Requirements => Return the lines where the word "frame" occurs.

The records =>
::::

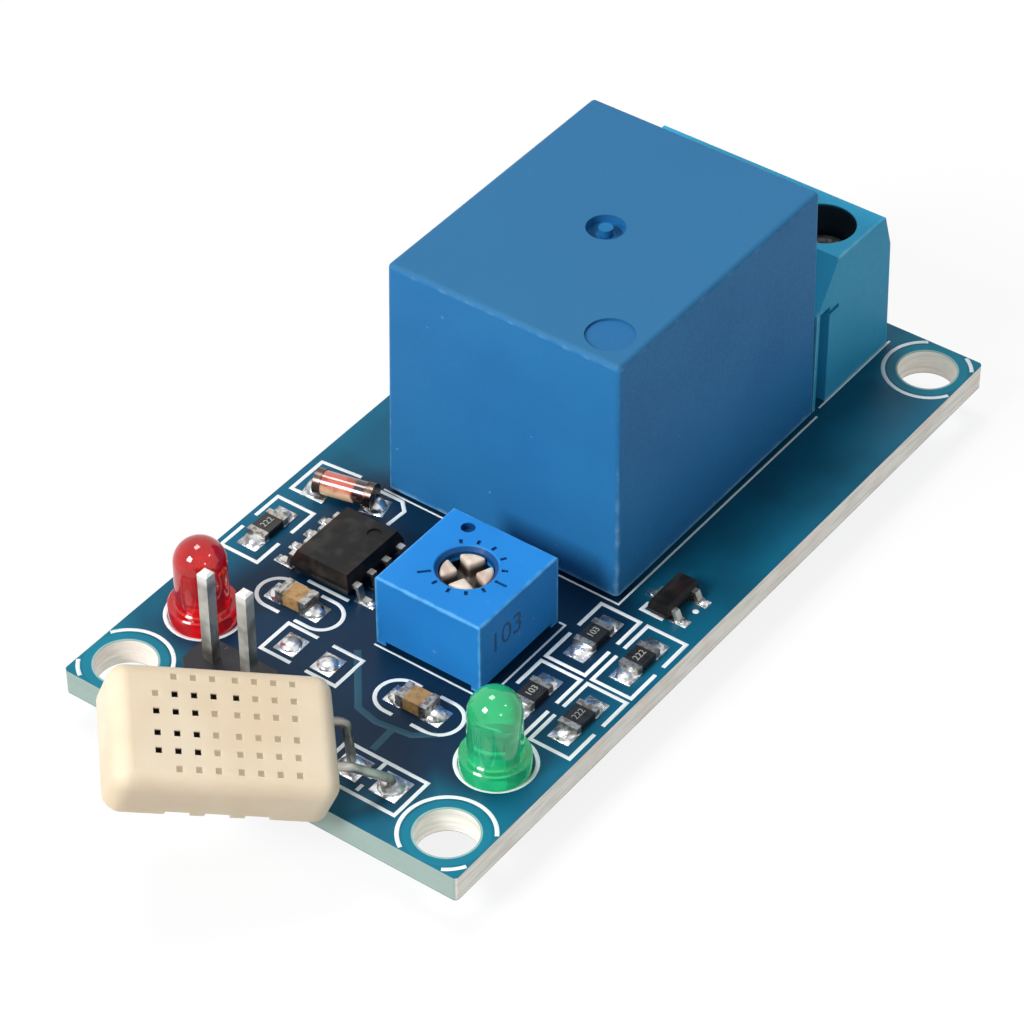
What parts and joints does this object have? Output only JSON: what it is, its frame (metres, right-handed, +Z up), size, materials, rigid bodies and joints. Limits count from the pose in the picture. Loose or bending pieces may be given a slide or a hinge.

::::

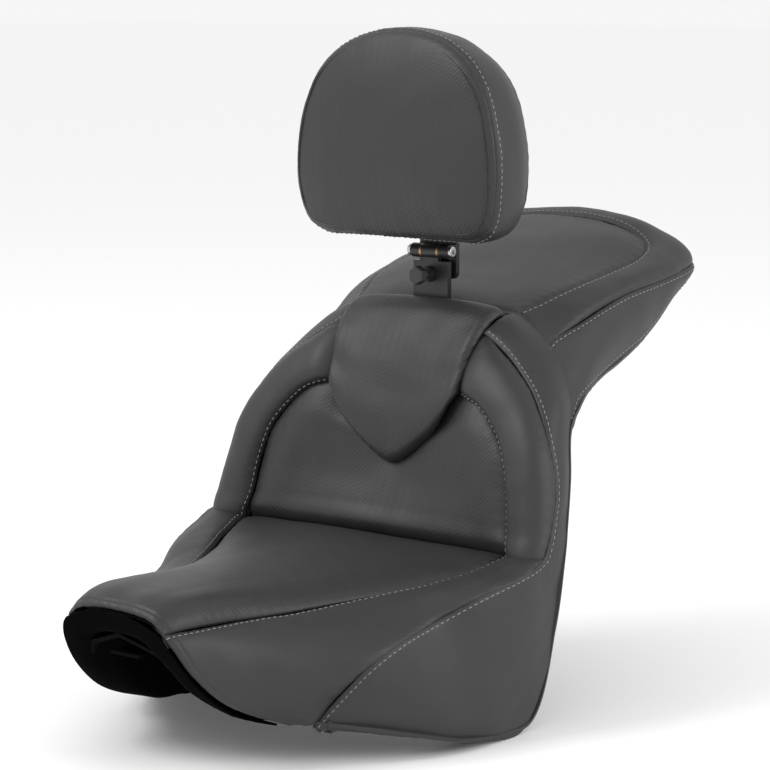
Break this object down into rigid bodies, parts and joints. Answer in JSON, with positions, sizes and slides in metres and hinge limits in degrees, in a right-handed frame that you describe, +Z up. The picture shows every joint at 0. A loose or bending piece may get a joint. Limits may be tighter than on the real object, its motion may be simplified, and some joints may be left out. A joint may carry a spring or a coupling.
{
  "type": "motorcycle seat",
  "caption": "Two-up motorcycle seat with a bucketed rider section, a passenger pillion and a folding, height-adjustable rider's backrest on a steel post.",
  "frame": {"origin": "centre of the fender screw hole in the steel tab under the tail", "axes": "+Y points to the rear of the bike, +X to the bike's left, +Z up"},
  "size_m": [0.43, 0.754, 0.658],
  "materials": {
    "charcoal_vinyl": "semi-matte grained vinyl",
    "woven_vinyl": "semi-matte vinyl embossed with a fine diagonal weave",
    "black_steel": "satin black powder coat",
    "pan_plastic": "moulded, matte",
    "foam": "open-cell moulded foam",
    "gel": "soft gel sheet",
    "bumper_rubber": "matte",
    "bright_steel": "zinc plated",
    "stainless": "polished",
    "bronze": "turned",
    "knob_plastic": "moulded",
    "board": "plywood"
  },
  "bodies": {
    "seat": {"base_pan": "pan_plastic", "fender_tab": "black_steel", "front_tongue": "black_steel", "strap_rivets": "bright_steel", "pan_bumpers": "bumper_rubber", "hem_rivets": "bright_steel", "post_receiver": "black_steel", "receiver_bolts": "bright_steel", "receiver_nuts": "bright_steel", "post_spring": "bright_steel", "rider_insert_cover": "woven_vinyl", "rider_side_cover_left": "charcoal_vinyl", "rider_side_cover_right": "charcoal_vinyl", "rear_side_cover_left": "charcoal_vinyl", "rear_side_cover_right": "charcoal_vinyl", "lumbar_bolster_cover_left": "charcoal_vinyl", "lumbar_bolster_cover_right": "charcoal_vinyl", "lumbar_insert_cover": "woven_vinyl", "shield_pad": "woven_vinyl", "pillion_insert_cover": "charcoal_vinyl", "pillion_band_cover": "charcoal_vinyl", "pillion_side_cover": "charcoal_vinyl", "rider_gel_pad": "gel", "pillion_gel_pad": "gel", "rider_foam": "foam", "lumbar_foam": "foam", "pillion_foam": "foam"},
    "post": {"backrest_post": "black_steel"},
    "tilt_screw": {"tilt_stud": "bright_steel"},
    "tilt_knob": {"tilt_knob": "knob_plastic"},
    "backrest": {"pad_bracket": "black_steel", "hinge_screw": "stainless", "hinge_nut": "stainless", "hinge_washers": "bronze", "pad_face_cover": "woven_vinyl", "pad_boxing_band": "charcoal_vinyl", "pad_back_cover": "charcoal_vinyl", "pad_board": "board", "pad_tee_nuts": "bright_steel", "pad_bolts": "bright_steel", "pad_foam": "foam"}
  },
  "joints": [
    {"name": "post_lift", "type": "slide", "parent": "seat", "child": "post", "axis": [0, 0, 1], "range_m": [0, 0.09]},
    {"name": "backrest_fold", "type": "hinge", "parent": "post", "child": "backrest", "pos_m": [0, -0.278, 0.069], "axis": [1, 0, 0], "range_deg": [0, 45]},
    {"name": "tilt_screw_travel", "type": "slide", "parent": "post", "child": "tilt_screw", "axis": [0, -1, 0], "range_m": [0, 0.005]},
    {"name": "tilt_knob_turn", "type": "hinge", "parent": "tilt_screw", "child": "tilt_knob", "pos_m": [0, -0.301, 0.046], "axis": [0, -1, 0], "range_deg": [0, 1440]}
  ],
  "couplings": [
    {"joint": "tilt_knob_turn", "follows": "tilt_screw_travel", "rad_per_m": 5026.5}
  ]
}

::::

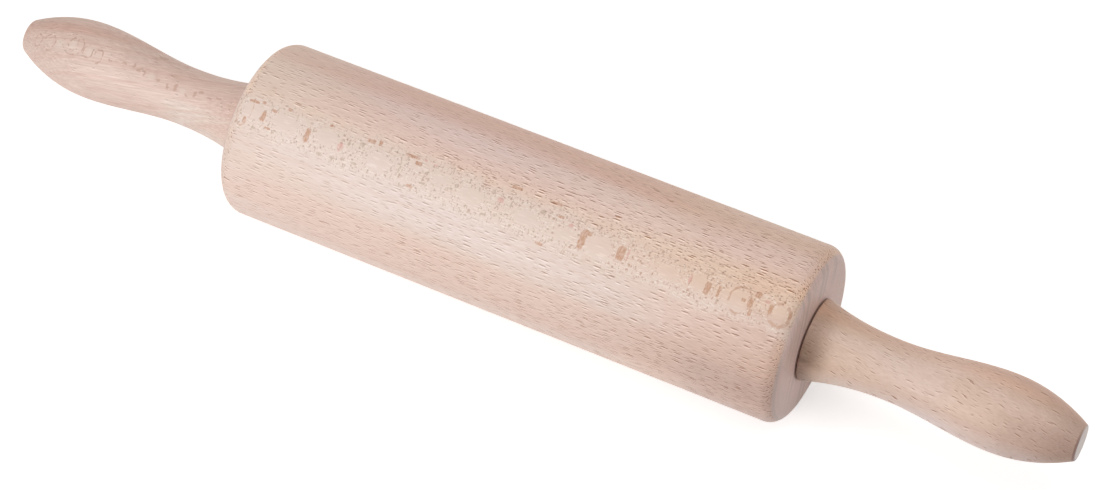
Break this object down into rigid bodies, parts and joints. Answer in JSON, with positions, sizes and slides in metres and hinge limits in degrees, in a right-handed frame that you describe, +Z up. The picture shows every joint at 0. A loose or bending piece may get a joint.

::::

Written response =>
What parts and joints does this object have? Output only JSON: what it is, its frame (metres, right-handed, +Z up), size, materials, rigid bodies and joints. Limits count from the pose in the picture. Loose or bending pieces may be given a slide or a hinge.
Break this object down into rigid bodies, parts and joints. Answer in JSON, with positions, sizes and slides in metres and hinge limits in degrees, in a right-handed frame that you describe, +Z up. The picture shows every joint at 0. A loose or bending piece may get a joint. Limits may be tighter than on the real object, its motion may be simplified, and some joints may be left out. A joint may carry a spring or a coupling.
  "frame": {"origin": "centre of the fender screw hole in the steel tab under the tail", "axes": "+Y points to the rear of the bike, +X to the bike's left, +Z up"},
Break this object down into rigid bodies, parts and joints. Answer in JSON, with positions, sizes and slides in metres and hinge limits in degrees, in a right-handed frame that you describe, +Z up. The picture shows every joint at 0. A loose or bending piece may get a joint.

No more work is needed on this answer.